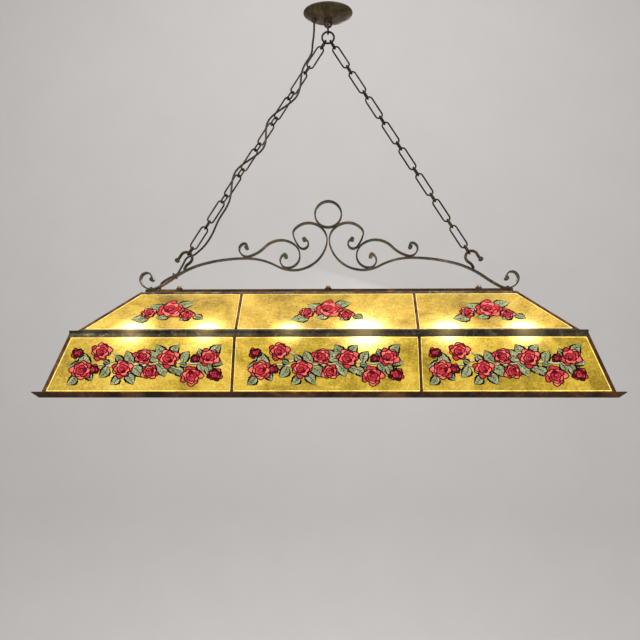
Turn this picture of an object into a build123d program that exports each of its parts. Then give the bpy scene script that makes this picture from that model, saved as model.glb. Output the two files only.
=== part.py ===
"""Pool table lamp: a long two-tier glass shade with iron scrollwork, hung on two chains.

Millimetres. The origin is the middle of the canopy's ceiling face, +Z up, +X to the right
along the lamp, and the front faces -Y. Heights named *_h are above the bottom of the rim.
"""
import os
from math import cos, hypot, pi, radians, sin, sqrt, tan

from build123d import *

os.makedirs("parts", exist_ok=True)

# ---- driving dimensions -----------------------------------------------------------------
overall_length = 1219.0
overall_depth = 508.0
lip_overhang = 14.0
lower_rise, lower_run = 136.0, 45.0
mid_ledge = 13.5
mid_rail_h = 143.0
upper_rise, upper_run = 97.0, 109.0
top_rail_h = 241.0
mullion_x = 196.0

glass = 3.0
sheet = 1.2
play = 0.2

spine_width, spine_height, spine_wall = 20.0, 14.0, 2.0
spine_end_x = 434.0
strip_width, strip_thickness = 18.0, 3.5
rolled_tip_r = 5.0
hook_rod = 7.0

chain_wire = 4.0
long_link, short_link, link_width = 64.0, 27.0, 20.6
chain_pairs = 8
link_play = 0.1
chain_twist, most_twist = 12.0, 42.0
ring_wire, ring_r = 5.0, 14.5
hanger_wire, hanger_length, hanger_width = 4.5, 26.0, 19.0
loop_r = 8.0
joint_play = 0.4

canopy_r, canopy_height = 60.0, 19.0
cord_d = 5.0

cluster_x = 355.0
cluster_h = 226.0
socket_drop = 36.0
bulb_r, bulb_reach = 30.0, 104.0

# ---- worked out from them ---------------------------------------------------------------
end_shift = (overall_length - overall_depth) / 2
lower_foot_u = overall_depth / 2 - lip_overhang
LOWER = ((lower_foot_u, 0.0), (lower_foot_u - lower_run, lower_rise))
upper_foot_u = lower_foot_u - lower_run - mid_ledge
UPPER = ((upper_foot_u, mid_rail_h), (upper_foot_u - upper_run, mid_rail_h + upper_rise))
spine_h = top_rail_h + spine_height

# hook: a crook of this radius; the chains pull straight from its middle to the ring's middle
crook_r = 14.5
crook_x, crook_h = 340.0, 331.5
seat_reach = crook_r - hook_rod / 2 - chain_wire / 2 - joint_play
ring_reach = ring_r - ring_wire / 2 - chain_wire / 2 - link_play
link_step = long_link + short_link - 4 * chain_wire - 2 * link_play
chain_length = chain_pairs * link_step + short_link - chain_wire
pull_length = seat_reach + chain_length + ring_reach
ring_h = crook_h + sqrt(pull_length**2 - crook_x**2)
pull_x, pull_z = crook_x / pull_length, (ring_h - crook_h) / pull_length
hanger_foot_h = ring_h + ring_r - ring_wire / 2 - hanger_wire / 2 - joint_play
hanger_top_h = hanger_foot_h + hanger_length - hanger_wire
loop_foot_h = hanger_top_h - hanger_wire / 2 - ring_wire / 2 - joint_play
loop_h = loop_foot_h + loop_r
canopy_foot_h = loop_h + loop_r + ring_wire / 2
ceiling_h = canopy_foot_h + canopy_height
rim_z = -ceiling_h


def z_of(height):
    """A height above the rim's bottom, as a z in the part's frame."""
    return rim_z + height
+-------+
Given instruction - Tally the lines that hold the string "from" and state the total, nothing more.

Task answer - 5